As an example, let’s say Company A has a two-member HR team, 50 full-time employees, and six part-time employees who collectively work 6,240 hours over the year. Divide 6,240 by 2,080 hours to get 3 FTEs and add that to the 50 full-time employees to get 0.038.
How many HR employees should you have?
As with all metrics that measure a business’s operational efficacy, there’s no one-size-fits all benchmark for the best HR-to-employee ratio. This is because the optimal HR ratio is dependent on several factors like:
- The organisation’s size. Optimal HR staffing depends on how many people are within an organisation and what resources are available to it.
- Industry. Some industries might require more HR involvement (such as consulting and professional services), requiring highly skilled professionals who need extensive training to carry out their jobs.

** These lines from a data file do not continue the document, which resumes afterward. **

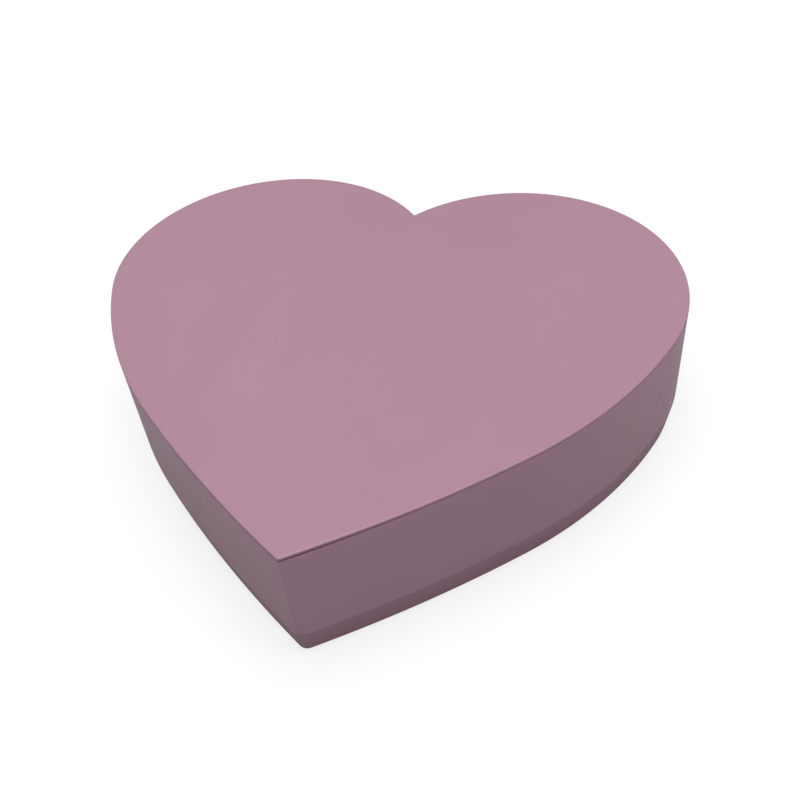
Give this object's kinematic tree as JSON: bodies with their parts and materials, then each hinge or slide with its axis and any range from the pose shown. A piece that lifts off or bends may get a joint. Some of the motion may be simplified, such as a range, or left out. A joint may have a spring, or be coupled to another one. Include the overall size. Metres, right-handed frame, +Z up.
{
  "type": "wind up music box",
  "caption": "Heart-shaped lacquered wind up music box with a hinged lid, a lined compartment and a pinned-cylinder movement wound from below.",
  "frame": {"origin": "middle of the whole box's plan (hinge barrels included), on the surface that it stands on", "axes": "+Z up; +Y towards the notch and the hinges at the back, the tip points to -Y; +X to the right, the movement's side"},
  "size_m": [0.1758, 0.1598, 0.0413],
  "materials": {
    "lid_lacquer": "satin lacquer",
    "wall_lacquer": "satin lacquer",
    "plinth_lacquer": "satin lacquer",
    "bare_wood": "sanded, unfinished",
    "lined_board": "sanded, unfinished",
    "velvet_lining": "short velvet pile",
    "velvet_pad": "short velvet pile over foam",
    "felt": "pressed felt",
    "clear_cover": "clear acrylic, polished",
    "mirror": "silvered",
    "hinge_brass": "brushed",
    "key_brass": "tumbled",
    "brass_fasteners": "polished",
    "gear_brass": "machined",
    "cylinder_brass": "fine turned",
    "cast_bedplate": "cast, gold lacquered",
    "nickel": "satin nickel",
    "steel": "fine turned",
    "comb_steel": "ground and hardened",
    "blued_steel": "blued",
    "white_nylon": "moulded",
    "fan_plastic": "moulded"
  },
  "bodies": {
    "case": {"plinth_rim": "plinth_lacquer", "side_wall": "wall_lacquer", "base_board": "bare_wood", "base_screws": "steel", "long_divider": "lined_board", "cross_divider": "lined_board", "wall_lining": "velvet_lining", "floor_pad": "velvet_pad", "cover_blocks": "bare_wood", "movement_cover": "clear_cover", "cover_screws": "brass_fasteners", "lid_rest_pads": "felt", "left_case_leaf": "hinge_brass", "right_case_leaf": "hinge_brass", "left_hinge_pin": "steel", "right_hinge_pin": "steel", "case_leaf_screws": "brass_fasteners", "key_plate": "hinge_brass", "bedplate": "cast_bedplate", "movement_screws": "steel", "spring_housing": "nickel", "housing_screws": "blued_steel", "mainspring": "blued_steel", "comb": "comb_steel", "comb_screws": "blued_steel", "bearing_post": "gear_brass", "gear_frame": "gear_brass", "frame_screws": "blued_steel", "fly_bridge": "gear_brass", "bridge_screw": "blued_steel"},
    "lid": {"lid_panel": "lid_lacquer", "lid_board": "lined_board", "lid_mirror": "mirror", "lid_lining": "velvet_lining", "left_lid_leaf": "hinge_brass", "right_lid_leaf": "hinge_brass", "lid_leaf_screws": "brass_fasteners"},
    "key": {"winding_key": "key_brass", "winding_arbor": "steel", "ratchet_wheel": "steel"},
    "great_wheel": {"great_wheel": "gear_brass", "click_spring": "steel"},
    "cylinder": {"cylinder_sleeve": "cylinder_brass", "cylinder_pins": "steel", "cylinder_arbor": "steel", "cylinder_pinion": "gear_brass", "cylinder_gear": "gear_brass"},
    "idler": {"idler_arbor": "steel", "idler_pinion": "gear_brass", "worm_wheel": "white_nylon"},
    "fly": {"worm": "steel", "fly_arbor": "steel", "fly_fan": "fan_plastic"},
    "stop": {"stop_rod": "brass_fasteners"}
  },
  "joints": [
    {"name": "lid_hinge", "type": "hinge", "parent": "case", "child": "lid", "pos_m": [0, 0.07839, 0.0383], "axis": [-1, 0, 0], "range_deg": [0, 95]},
    {"name": "key_winding", "type": "hinge", "parent": "case", "child": "key", "pos_m": [0.027, 0.03159, 0.006], "axis": [0, 0, 1], "continuous": true},
    {"name": "cylinder_spin", "type": "hinge", "parent": "case", "child": "cylinder", "pos_m": [0.044, 0.03159, 0.0243], "axis": [1, 0, 0], "continuous": true},
    {"name": "great_wheel_spin", "type": "hinge", "parent": "case", "child": "great_wheel", "pos_m": [0.027, 0.03159, 0.026], "axis": [0, 0, 1], "continuous": true},
    {"name": "idler_spin", "type": "hinge", "parent": "case", "child": "idler", "pos_m": [0.044, 0.03959, 0.0243], "axis": [1, 0, 0], "continuous": true},
    {"name": "fly_spin", "type": "hinge", "parent": "case", "child": "fly", "pos_m": [0.0628, 0.04564, 0.024], "axis": [0, 0, 1], "continuous": true},
    {"name": "stop_rod_slide", "type": "slide", "parent": "case", "child": "stop", "axis": [0, 0, 1], "range_m": [0, 0.00095]}
  ],
  "couplings": [
    {"joint": "great_wheel_spin", "follows": "cylinder_spin", "ratio": -0.2},
    {"joint": "idler_spin", "follows": "cylinder_spin", "ratio": -4},
    {"joint": "fly_spin", "follows": "cylinder_spin", "ratio": -96},
    {"joint": "stop_rod_slide", "follows": "lid_hinge", "m_per_rad": 0.000543}
  ]
}
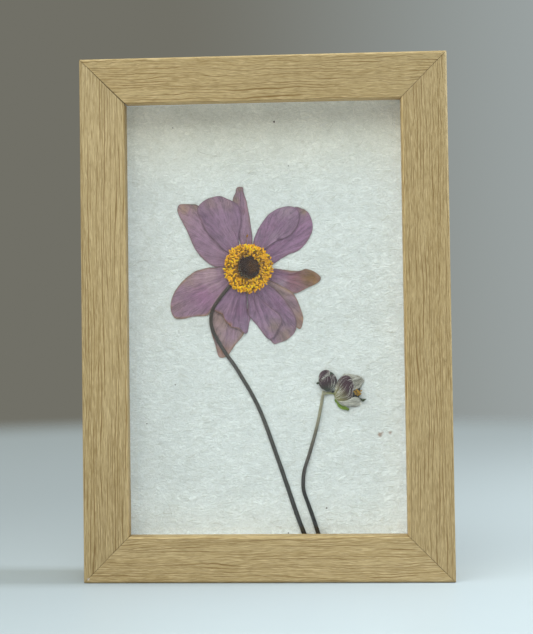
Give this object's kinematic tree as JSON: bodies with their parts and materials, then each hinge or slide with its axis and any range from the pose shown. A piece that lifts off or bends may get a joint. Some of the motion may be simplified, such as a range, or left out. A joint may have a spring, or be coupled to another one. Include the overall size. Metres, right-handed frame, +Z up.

- Strategic objectives and growth. A growing business will need to adjust its HR team so that it can keep up with business needs while still efficiently managing HR needs and operations.
- The complexity of HR responsibilities, such as providing personal development opportunities, or how hands-on HR processes are. For example, a small business might be more involved over a large employer, who may have the resources to fulfil HR requirements and automate processes.
In saying that, there are some general benchmarks organisations can use to help estimate the best HR-to-employee ratio. In their 2015 study, SHRM found that the average ratio was 2.57 per every 100 employees across all organisations. Smaller employers of up to 250 people had around 3.4 HR positions per 100 employees, while bigger organisations (from around 1001-10,000 personnel) had a larger ratio of 1.03 per 100 employees.
The HR-to-employee ratio allows organisations to build HR teams that can efficiently and effectively manage human resources operations, improve employee experience, and reduce costs.
Determining the optimal number of HR employees needed for your business isn’t a matter of finding a cut-and-dry answer, but rather, depends on the specific circumstances of your business, from its size and industry to its strategic priorities and complexity of HR responsibilities.